**Task description:**
Look below and pull out each line with the word "this".
------------------------------------------------------------
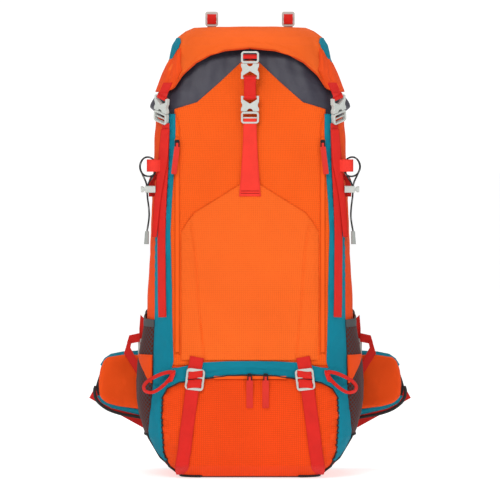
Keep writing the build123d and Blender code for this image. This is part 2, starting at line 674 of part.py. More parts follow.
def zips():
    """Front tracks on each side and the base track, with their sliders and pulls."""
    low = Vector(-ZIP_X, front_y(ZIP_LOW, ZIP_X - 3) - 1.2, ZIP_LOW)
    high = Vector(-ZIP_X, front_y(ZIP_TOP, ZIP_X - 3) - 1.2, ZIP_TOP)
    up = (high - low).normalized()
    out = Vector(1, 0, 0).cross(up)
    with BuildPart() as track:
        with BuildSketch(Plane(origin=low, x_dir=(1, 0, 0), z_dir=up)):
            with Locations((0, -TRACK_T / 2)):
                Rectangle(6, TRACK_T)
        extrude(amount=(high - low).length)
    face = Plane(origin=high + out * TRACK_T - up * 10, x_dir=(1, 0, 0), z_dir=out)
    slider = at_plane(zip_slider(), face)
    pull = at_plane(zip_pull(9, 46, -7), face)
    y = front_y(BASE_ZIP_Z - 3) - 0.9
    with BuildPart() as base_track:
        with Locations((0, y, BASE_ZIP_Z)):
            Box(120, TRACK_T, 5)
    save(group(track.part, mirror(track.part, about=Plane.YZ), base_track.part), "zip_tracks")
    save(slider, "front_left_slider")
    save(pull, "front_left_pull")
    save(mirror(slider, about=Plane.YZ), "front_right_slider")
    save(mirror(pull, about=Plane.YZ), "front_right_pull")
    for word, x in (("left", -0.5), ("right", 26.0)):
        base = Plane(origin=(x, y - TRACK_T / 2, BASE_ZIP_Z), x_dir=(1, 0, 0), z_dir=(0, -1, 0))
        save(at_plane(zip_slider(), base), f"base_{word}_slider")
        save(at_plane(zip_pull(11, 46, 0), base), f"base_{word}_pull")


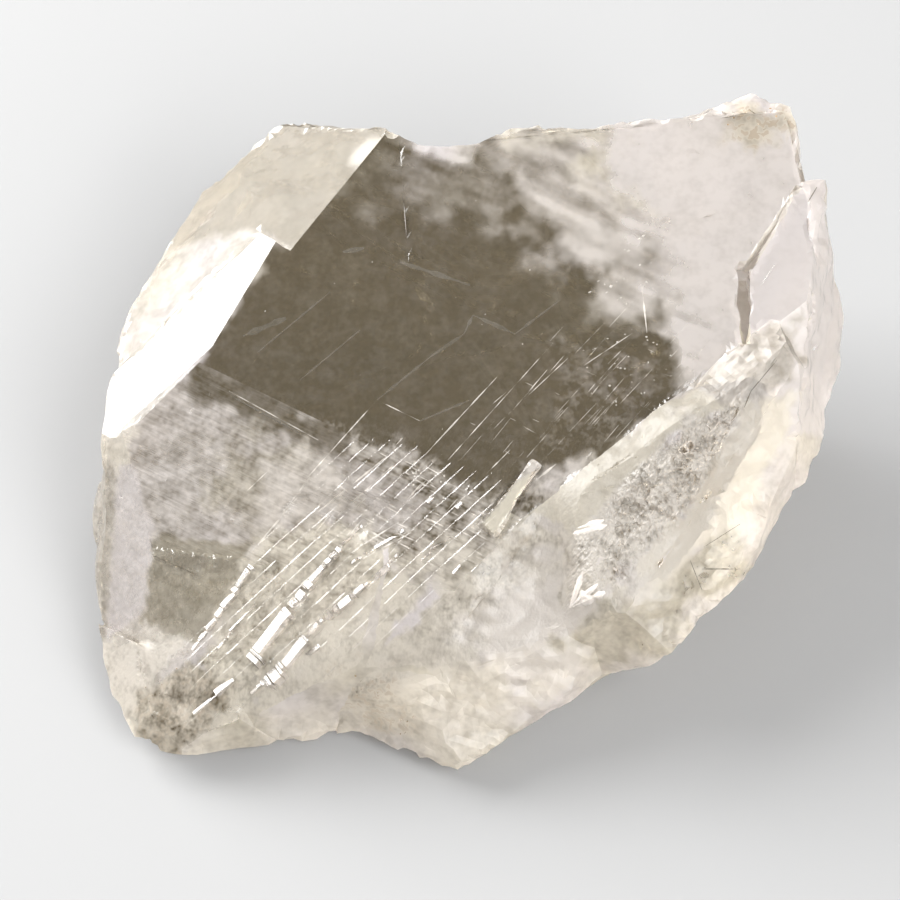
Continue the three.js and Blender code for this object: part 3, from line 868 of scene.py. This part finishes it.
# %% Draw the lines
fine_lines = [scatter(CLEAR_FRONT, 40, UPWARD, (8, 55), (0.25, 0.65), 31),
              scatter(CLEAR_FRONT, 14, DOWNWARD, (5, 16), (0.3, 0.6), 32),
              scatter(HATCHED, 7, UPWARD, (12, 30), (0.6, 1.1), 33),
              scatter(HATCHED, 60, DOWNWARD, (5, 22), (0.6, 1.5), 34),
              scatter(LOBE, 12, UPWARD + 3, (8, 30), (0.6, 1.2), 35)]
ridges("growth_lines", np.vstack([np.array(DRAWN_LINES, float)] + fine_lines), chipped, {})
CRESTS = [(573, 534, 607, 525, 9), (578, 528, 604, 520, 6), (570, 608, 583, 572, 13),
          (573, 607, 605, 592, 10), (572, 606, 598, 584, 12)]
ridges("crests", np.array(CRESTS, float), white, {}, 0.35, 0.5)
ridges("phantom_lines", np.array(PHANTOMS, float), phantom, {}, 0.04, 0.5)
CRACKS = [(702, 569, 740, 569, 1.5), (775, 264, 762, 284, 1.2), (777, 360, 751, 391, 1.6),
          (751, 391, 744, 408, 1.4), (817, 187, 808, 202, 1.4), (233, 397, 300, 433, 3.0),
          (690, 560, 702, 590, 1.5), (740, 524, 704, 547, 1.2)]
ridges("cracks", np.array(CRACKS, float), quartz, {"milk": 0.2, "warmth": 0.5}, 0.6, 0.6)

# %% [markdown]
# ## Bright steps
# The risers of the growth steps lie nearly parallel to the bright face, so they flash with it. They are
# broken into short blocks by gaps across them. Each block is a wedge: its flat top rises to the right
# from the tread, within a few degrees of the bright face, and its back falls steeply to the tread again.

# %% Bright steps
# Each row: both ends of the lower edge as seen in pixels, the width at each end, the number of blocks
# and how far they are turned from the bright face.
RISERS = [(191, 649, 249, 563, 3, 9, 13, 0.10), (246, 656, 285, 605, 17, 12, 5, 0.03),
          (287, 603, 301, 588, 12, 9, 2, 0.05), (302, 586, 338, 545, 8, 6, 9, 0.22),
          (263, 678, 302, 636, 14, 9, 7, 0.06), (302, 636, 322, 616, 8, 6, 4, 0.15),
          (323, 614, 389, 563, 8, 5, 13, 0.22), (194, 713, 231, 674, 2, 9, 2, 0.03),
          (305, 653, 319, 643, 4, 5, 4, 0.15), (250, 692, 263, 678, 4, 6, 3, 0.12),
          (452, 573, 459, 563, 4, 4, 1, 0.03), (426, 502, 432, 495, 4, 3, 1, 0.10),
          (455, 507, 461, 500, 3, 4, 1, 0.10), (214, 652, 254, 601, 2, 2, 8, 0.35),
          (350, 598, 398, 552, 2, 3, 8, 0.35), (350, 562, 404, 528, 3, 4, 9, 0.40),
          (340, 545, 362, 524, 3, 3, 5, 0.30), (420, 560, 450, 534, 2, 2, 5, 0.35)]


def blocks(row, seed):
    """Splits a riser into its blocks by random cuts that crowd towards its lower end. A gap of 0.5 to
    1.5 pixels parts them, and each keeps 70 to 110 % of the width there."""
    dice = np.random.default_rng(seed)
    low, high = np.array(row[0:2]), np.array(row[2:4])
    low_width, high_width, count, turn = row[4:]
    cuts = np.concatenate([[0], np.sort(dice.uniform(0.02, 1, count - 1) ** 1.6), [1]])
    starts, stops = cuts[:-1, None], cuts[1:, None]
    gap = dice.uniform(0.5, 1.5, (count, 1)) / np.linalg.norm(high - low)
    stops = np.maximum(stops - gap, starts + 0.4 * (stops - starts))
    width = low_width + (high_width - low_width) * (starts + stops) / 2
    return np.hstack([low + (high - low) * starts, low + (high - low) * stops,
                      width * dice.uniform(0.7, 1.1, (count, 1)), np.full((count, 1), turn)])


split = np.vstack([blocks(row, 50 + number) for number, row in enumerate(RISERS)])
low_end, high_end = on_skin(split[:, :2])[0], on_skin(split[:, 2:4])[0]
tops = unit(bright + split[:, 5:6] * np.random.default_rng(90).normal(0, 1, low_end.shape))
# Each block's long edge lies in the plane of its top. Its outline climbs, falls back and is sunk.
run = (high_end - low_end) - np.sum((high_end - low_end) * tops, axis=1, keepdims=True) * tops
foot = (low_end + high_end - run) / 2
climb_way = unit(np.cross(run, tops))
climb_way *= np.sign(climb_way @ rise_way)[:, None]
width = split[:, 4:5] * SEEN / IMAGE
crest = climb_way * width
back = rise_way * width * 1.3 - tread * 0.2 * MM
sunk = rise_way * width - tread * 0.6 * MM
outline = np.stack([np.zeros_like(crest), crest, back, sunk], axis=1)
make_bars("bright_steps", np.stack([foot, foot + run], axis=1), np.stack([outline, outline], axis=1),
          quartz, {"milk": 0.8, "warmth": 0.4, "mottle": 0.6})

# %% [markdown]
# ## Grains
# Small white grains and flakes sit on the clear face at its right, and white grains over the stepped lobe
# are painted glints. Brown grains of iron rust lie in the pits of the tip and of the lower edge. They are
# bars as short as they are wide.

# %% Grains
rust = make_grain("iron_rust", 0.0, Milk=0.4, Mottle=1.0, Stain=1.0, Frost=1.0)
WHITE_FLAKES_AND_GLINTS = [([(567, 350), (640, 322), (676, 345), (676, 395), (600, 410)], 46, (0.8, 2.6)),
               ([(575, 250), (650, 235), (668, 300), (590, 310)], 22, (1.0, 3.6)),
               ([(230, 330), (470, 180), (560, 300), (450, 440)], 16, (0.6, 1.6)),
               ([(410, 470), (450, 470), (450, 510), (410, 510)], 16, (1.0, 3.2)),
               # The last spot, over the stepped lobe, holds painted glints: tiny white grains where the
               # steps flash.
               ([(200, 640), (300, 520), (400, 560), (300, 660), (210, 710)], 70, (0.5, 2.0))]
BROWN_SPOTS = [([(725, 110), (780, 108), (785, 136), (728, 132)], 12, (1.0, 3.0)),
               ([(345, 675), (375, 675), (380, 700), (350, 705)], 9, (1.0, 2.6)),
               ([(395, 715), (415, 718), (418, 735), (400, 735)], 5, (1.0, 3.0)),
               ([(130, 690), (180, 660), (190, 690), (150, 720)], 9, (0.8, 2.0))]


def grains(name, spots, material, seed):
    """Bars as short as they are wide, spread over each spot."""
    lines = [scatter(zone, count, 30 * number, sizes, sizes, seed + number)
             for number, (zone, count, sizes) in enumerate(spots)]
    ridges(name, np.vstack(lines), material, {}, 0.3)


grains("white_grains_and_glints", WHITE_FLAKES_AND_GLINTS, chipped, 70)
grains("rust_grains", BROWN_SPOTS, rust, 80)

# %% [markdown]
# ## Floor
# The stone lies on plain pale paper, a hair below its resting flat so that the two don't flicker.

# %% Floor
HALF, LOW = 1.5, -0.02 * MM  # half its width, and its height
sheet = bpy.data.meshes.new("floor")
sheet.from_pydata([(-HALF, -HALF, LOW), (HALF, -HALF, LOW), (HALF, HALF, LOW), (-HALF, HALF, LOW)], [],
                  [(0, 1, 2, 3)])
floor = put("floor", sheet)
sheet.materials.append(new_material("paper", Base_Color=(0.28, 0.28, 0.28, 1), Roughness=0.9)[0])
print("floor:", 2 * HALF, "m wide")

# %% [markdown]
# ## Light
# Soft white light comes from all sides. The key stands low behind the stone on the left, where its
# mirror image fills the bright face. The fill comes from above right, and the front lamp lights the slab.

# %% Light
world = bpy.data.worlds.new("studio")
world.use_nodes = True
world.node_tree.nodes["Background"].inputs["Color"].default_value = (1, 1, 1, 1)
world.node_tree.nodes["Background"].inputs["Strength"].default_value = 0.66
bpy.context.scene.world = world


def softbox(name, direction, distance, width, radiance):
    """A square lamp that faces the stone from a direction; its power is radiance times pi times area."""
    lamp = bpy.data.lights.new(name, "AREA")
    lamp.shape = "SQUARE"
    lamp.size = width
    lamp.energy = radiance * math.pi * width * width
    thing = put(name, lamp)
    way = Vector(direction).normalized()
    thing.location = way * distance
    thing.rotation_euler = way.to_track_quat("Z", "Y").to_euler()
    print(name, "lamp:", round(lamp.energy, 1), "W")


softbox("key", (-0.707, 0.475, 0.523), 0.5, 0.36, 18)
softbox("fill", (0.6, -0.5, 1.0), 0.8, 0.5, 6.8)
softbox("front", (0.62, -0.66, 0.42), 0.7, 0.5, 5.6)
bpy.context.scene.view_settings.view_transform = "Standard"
------------------------------------------------------------
**Completed exercise:**
Keep writing the build123d and Blender code for this image. This is part 2, starting at line 674 of part.py. More parts follow.
Continue the three.js and Blender code for this object: part 3, from line 868 of scene.py. This part finishes it.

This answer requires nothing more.